They say what goes around comes around. They are no longer a company that many emt's respect any more. I have also worked for companies that the good and qualified emts are let go because they require respect! Pacific, life line, americare, priority ambulance to name a few of the guilty ones!
Im curious how many in management at these mentioned really even know how to respect themselves? "not to many" managers i have met!
Why is "care" and bill weston the front runner in all areas of ems. They know how to treat their emts! To bad im past my experation date for care! Hence im old in ems in fact 42! Trust when i say i can still do perform the duties of the job and lift like no other! 
Cra also lost rosmary. They new lady whilma wants to hire on females but her hands are tied by the boys club mentality that has always been so prevalent! Things need to change the way people are treated needs to be first on the agenda!
Speaking for myself i know that i did my best for my paitents.
I am proud of how i conduted myself during my time on duty!
To all you new emts god bless i hope you all reach your goals.


----------



## JPINFV (Jun 9, 2010)

Just curious, what is the New Lynch like since the management shakeup a few years back? Feel free to PM me if you don't feel like posting openly.


----------



## eman00 (Jun 9, 2010)

Rosemary was the best at Lynch! When I was at Lynch, the company had a "chain of command," crew chief being at the bottom and Rosemary at the top.
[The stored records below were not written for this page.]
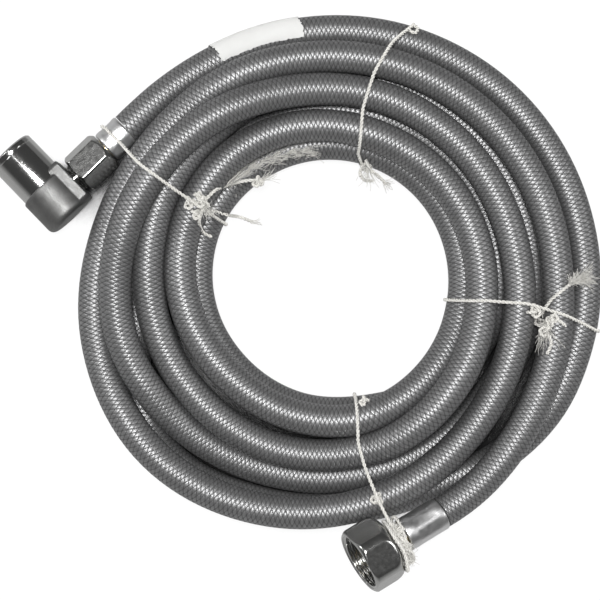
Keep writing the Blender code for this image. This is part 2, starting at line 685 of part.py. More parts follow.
def convex_loop(points):
    """The points' outer loop, as a stretched string would follow it."""
    def half(ordered):
        chain = []
        for p in ordered:
            while len(chain) > 1:
                (ax, ay), (bx, by) = chain[-2], chain[-1]
                if (bx - ax) * (p[1] - ay) - (by - ay) * (p[0] - ax) > 0:
                    break
                chain.pop()
            chain.append(p)
        return chain[:-1]
    ordered = sorted(points)
    return half(ordered) + half(ordered[::-1])


def tie_circles(name, turns, fittings):
    """The circles that a tie goes round: the hose's turns, and a fitting where one lies under it."""
    middle = tie_angle(name, 85 * MM)
    circles = []
    for radius, _ in turns.crossing(middle):
        lap_angle = tie_angle(name, radius)
        nearest = min(turns.crossing(lap_angle), key=lambda strand: abs(strand[0] - radius))
        circles.append((*nearest, HOSE_RADIUS))
    return circles + fittings.get(name, [])


def build_tie(name, turns, fittings):
    grow = CLEARANCE + TWINE_RADIUS
    points = []
    for radius, height, size in tie_circles(name, turns, fittings):
        for i in range(16):
            a = 2 * math.pi * (i + 0.5) / 16
            points.append((radius + (size + grow) * math.cos(a), height + (size + grow) * math.sin(a)))
    loop = convex_loop(points)
    reach = 9 * MM
    path = []
    for (r0, z0), (r1, z1) in zip(loop, loop[1:] + loop[:1]):
        pieces = max(1, round(math.hypot(r1 - r0, z1 - z0) / reach))
        for i in range(pieces):
            t = i / pieces
            r = r0 + (r1 - r0) * t
            z = z0 + (z1 - z0) * t
            path.append(COIL_CENTRE + in_plan(tie_angle(name, r)) * r + Vector((0, 0, z)))
    return build_tube(name, path, TWINE_RADIUS, "twine", 1, cyclic=True)


def label_end(turns, angle, radius, height, size):
    """How far the paper reaches over the hose before it would touch another turn."""
    others = [(r, z) for r, z in turns.crossing(angle) if abs(r - radius) > CLEARANCE or abs(z - height) > CLEARANCE]
    end = LABEL_OVER
    while end > LABEL_UNDER + 90:
        u, z = radius + size * math.cos(math.radians(end)), height + size * math.sin(math.radians(end))
        if all(math.hypot(u - r, z - h) > HOSE_RADIUS + CLEARANCE for r, h in others):
            break
        end -= 2.0
    return end


def build_label(turns):
    """A strip of paper bent round the outer turn, over its top and down its outer side."""
    bm = bmesh.new()
    inner = HOSE_RADIUS + CLEARANCE
    outer = inner + LABEL_THICKNESS
    along = np.linspace(LABEL_FROM, LABEL_TO, 7) + 360 * 7
    rings = []
    for angle in along:
        radius, height = turns.read(angle)
        over = label_end(turns, angle, radius, height, outer)
        ring = []
        for size, order in ((outer, 1), (inner, -1)):
            steps = np.linspace(LABEL_UNDER, over, 13)[::order]
            for bend in np.radians(steps):
                place = COIL_CENTRE + in_plan(angle) * (radius + size * math.cos(bend))
                ring.append(bm.verts.new(place + Vector((0, 0, height + size * math.sin(bend)))))
        rings.append(ring)
    for ring, following in zip(rings, rings[1:]):
        for i in range(len(ring)):
            j = (i + 1) % len(ring)
            bm.faces.new((ring[i], ring[j], following[j], following[i]))
    half = len(rings[0]) // 2
    for ring in (rings[0], rings[-1]):
        for i in range(half - 1):
            bm.faces.new((ring[i], ring[i + 1], ring[-2 - i], ring[-1 - i]))
    return add_object("label", mesh_from(bm, "label"), "paper")


def joint_empty(name, frame, along):
    """An empty on a joint's axis, which carries the pieces that turn about it."""
    empty = bpy.data.objects.new(name, None)
    bpy.context.scene.collection.objects.link(empty)
    empty.matrix_world = frame @ Matrix.Translation((0, 0, along))
    return empty


def circle_under_tie(frame, along, size):
    """A fitting's circle where a tie crosses it: radius and height from the coil's centre, and size."""
    centre = frame @ Vector((0, 0, along)) - COIL_CENTRE
    return (math.hypot(centre.x, centre.y), centre.z, size)


def clear_scene():
    for obj in list(bpy.data.objects):
        bpy.data.objects.remove(obj, do_unlink=True)


def build():
    clear_scene()
    turns = Turns()
    build_coil(turns)
    last = len(turns.angles) - 1
    inlet_lead = turns.lead(0, LEAD_STEPS, -direction(INLET_HEADING, INLET_TILT),
                            in_plan(turns.angles[LEAD_STEPS] + 90))
    elbow_lead = turns.lead(last - LEAD_STEPS, last, in_plan(turns.angles[last - LEAD_STEPS] + 90),
                            direction(ELBOW_HEADING, 0.0))
    build_tube("hose_lead_inlet", inlet_lead, HOSE_RADIUS, "braid", 4)
    build_tube("hose_lead_elbow", elbow_lead, HOSE_RADIUS, "braid", 4)

    inlet = axis_frame(inlet_lead[0], INLET_HEADING, INLET_TILT) @ Matrix.Translation((0, 0, CLEARANCE))
    build_ferrule("inlet_ferrule", INLET_FERRULE_LENGTH, inlet)
    build_tube_end("inlet_tube_end", INLET_FERRULE_LENGTH, inlet)
    build_inlet_stem(inlet)
    build_neck_twine(inlet)
    nut_axis = joint_empty("inlet_nut_axis", inlet, inlet_places()["nut"])
    build_inlet_nut(inlet, nut_axis)
    build_inlet_washer(inlet, nut_axis)

    elbow = axis_frame(elbow_lead[-1], ELBOW_HEADING, 0.0) @ Matrix.Translation((0, 0, CLEARANCE))
    build_ferrule("elbow_ferrule", ELBOW_FERRULE_LENGTH, elbow)
    build_tube_end("elbow_tube_end", ELBOW_FERRULE_LENGTH, elbow)
    build_elbow_stem(elbow)
    small_nut_axis = joint_empty("compression_nut_axis", elbow, elbow_places()["nut"])
    build_compression_nut(elbow, small_nut_axis)
    elbow_axis = joint_empty("elbow_axis", elbow, elbow_places()["centre"])
    build_elbow(elbow, elbow_axis)
    build_cone_washer(elbow, elbow_axis)

    fittings = {
        "tie_left": [circle_under_tie(elbow, 0.45 * ELBOW_FERRULE_LENGTH, FERRULE_RADIUS)],
        "tie_bottom": [circle_under_tie(inlet, inlet_places()["collar"] + INLET_COLLAR_LENGTH / 2,
                                        neck_turns_radius())],
    }
    for name in TIE_LINES:
        build_tie(name, turns, fittings)
    build_label(turns)


build()
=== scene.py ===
"""Looks of a coiled dishwasher inlet hose: wire braid, crimped ferrules, a coupling nut, a compression
elbow and four twine ties, seen straight from above on a pale floor. Metres, +Z up.
"""
import json
import math
import random

import bmesh
import bpy
import numpy as np
from mathutils import Matrix, Vector

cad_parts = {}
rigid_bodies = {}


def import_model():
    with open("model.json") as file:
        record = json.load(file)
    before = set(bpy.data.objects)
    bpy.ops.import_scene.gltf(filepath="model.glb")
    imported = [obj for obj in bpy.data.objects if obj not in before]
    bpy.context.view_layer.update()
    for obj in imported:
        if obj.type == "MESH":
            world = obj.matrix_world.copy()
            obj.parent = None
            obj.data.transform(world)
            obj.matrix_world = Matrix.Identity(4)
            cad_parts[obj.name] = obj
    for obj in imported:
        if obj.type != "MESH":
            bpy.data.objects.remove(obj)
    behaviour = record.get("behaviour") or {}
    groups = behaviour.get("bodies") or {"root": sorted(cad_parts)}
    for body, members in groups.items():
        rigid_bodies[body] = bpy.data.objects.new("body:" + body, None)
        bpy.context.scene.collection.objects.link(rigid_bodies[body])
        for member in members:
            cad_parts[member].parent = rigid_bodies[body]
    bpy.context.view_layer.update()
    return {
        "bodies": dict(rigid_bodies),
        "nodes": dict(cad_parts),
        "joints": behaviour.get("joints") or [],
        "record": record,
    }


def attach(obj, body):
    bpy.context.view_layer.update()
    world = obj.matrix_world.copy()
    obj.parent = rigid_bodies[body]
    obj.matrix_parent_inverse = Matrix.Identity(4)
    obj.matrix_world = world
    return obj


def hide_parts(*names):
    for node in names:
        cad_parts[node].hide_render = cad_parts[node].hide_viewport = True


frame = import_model()

MM = 0.001

# Hose
HOSE_DIAMETER = 0.0145
HOSE_RADIUS = HOSE_DIAMETER / 2
COIL_CENTRE = Vector((0.000163, -0.011629, 0.0))
HOSE_SIDES = 28
TURN_STEP = 5.0
LINE_STEP = 2.5
STRAIGHT_END = 0.0012
CLEARANCE = 0.0003
INLET_HEADING, INLET_TILT = 165.5, 15.0
ELBOW_HEADING = 180.0

# Settling: the rounds, the share of them after which they are late, and what a round does to a turn:
# how much of its unevenness in height and of its drift it loses, and how far it sinks
SETTLE_ROUNDS = 600
LATE_FROM = 0.8
EARLY_SHARES = (0.2, 0.15, 0.03 * MM)
LATE_SHARES = (0.02, 0.02, 0.0)
SMOOTHING = 0.05
SIDEWAYS = 0.3

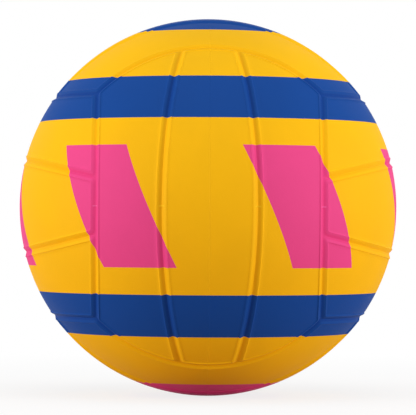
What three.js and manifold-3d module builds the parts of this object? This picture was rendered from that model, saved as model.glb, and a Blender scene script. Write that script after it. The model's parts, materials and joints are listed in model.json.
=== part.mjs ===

I never followed the chain of command, I don't think many EMTs did, we all went straight to Rosemary who was able to help us all. Also, there was one year when Walt Jr. cancelled a Christmas party; after he left on vacation, Rosemary posted flyers throughout the company to let the employees know that she was hosting a Christmas party at her house (and probably paid for it out of her own pocket). That shows how much she cared for the employees.


----------